#### Stated problem:
Below are some records; quote exactly the lines from the one that contains "bpy.context.scene.collection.objects.link(empty)" through the one that contains "imported = [obj", inclusive, and no others.

** begin **

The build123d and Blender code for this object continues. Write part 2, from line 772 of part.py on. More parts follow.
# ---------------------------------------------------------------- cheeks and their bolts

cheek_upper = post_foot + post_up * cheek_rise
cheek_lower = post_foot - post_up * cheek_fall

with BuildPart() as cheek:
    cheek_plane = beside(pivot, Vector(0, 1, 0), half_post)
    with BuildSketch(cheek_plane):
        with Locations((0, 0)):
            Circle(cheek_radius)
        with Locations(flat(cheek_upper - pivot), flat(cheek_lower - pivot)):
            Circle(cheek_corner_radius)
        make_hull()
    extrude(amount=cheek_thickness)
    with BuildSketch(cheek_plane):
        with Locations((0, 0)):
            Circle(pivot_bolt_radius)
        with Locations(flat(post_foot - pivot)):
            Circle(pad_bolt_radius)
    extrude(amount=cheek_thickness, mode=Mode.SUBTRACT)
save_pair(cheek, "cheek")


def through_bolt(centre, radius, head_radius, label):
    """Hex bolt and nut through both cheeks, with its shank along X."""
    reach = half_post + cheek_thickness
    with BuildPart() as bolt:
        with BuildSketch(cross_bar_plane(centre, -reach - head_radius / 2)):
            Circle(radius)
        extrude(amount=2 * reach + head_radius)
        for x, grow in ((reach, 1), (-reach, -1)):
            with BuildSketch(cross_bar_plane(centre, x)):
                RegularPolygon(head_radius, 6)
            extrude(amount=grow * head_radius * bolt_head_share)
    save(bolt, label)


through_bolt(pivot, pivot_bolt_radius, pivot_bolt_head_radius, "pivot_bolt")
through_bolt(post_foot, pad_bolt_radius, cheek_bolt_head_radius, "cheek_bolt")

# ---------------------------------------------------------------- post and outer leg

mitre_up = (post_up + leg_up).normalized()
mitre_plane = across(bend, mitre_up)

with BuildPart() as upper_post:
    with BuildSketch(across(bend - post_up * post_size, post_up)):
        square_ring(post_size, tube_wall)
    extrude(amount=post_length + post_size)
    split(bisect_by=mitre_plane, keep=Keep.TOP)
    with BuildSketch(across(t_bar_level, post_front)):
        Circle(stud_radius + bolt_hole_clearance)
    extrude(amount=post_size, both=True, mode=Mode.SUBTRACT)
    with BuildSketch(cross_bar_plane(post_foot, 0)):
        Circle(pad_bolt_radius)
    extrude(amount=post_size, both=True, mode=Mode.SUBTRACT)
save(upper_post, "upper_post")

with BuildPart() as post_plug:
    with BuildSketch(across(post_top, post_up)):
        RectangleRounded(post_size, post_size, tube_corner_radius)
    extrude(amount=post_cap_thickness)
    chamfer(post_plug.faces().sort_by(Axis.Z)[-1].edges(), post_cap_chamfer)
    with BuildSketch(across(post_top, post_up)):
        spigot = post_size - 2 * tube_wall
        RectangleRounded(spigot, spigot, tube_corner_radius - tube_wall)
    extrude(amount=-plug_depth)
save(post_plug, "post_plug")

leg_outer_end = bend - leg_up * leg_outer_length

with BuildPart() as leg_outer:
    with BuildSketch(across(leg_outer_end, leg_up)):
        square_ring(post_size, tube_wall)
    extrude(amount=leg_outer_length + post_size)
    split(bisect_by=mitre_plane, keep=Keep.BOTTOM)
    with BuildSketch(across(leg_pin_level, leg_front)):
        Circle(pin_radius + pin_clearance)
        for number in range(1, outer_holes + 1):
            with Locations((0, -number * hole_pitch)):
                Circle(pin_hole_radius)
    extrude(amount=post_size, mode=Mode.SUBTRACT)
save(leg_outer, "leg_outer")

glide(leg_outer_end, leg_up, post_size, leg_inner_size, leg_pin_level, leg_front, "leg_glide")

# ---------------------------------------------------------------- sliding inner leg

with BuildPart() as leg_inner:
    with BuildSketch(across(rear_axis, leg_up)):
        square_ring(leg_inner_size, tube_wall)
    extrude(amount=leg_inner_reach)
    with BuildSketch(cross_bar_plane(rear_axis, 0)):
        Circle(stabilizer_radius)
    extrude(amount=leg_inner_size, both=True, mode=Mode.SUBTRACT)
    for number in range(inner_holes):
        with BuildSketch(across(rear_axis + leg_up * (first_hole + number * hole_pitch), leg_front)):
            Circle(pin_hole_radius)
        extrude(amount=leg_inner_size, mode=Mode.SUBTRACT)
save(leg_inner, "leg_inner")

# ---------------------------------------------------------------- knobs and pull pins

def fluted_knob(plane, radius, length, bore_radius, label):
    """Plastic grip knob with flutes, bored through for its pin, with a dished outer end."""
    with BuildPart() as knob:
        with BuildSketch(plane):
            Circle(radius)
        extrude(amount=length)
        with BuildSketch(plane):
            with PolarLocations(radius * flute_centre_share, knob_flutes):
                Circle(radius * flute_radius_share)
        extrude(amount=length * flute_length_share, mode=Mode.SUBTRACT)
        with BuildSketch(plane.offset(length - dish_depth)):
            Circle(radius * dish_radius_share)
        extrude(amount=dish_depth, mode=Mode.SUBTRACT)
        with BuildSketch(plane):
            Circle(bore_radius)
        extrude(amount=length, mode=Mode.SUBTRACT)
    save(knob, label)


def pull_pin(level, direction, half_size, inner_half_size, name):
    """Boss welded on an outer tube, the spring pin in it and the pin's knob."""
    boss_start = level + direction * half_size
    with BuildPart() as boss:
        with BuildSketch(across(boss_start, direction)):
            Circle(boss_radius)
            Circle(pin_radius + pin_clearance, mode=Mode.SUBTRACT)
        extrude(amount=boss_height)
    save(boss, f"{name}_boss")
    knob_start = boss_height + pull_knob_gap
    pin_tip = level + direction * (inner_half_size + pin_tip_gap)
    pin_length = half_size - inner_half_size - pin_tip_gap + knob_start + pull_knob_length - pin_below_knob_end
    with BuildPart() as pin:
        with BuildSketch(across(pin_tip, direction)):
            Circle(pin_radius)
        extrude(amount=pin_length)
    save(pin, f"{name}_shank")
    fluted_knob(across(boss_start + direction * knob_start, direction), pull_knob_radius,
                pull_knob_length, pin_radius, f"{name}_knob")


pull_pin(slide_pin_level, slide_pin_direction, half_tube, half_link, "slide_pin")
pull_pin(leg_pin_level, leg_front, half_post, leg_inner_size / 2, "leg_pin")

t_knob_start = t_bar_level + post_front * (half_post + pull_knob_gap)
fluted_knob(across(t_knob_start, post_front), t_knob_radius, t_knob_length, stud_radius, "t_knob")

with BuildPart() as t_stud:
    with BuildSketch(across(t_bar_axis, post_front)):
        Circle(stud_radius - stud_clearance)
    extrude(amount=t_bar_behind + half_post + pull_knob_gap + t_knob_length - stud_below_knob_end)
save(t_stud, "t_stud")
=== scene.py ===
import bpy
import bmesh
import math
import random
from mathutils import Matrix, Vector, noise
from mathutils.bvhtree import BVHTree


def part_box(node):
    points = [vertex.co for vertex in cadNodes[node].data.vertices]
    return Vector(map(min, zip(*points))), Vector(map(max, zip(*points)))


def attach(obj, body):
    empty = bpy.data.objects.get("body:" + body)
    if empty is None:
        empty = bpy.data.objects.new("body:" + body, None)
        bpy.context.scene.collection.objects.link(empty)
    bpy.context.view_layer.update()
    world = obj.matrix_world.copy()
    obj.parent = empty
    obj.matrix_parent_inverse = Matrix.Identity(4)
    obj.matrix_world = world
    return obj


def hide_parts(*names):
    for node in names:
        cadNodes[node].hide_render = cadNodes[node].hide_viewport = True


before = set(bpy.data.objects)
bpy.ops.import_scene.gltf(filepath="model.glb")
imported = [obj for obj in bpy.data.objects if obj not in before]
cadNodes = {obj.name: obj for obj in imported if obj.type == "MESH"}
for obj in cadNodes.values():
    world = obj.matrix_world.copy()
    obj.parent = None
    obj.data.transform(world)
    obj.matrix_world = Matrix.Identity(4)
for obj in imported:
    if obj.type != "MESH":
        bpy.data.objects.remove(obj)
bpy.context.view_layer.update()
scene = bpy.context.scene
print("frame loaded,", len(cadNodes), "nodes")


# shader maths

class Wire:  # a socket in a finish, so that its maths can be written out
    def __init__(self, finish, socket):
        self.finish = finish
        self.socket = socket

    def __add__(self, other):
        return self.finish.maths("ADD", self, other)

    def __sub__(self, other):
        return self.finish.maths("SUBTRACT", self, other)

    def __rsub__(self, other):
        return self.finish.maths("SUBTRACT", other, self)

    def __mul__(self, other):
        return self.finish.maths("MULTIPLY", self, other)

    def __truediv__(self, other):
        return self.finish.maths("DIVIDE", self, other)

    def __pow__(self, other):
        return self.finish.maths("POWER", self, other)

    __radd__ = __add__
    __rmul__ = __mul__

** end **
** begin **

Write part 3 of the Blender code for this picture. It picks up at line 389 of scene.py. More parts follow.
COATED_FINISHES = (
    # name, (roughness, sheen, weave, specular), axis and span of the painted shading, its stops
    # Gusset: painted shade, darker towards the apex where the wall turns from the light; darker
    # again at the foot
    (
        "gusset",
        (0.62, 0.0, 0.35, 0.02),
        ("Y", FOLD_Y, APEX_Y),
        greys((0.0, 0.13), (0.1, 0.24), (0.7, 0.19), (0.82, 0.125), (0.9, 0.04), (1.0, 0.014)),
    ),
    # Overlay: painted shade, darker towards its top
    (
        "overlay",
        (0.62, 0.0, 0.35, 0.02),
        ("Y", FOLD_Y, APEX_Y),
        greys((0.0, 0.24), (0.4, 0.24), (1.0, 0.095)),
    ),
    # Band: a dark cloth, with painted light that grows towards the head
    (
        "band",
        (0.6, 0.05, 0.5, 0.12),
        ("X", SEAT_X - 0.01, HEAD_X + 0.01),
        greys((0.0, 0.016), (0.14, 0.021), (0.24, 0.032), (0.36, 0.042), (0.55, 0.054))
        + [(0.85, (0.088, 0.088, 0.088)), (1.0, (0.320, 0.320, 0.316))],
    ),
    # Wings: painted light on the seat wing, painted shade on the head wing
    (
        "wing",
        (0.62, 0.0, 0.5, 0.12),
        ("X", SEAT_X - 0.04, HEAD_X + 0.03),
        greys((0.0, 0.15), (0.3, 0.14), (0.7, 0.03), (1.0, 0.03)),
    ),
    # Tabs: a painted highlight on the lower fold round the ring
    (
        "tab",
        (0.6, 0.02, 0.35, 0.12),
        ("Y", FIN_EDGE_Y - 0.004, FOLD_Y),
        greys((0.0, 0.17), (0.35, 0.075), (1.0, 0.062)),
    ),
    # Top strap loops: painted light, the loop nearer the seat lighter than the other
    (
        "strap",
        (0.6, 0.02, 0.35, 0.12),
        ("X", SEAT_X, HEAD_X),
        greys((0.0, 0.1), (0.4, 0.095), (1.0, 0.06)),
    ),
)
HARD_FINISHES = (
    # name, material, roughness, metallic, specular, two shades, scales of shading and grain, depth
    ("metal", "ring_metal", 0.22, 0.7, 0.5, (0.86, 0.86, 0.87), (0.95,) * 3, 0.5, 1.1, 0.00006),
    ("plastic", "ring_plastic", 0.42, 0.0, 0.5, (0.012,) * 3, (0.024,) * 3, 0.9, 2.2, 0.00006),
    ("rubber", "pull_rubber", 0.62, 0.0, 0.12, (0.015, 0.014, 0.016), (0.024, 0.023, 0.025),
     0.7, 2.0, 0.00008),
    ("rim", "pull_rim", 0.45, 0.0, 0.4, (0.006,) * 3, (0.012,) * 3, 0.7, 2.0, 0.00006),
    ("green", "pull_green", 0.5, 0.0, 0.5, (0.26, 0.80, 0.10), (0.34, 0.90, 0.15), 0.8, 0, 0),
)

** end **

#### Answer to the problem:
        bpy.context.scene.collection.objects.link(empty)
    bpy.context.view_layer.update()
    world = obj.matrix_world.copy()
    obj.parent = empty
    obj.matrix_parent_inverse = Matrix.Identity(4)
    obj.matrix_world = world
    return obj


def hide_parts(*names):
    for node in names:
        cadNodes[node].hide_render = cadNodes[node].hide_viewport = True


before = set(bpy.data.objects)
bpy.ops.import_scene.gltf(filepath="model.glb")
imported = [obj for obj in bpy.data.objects if obj not in before]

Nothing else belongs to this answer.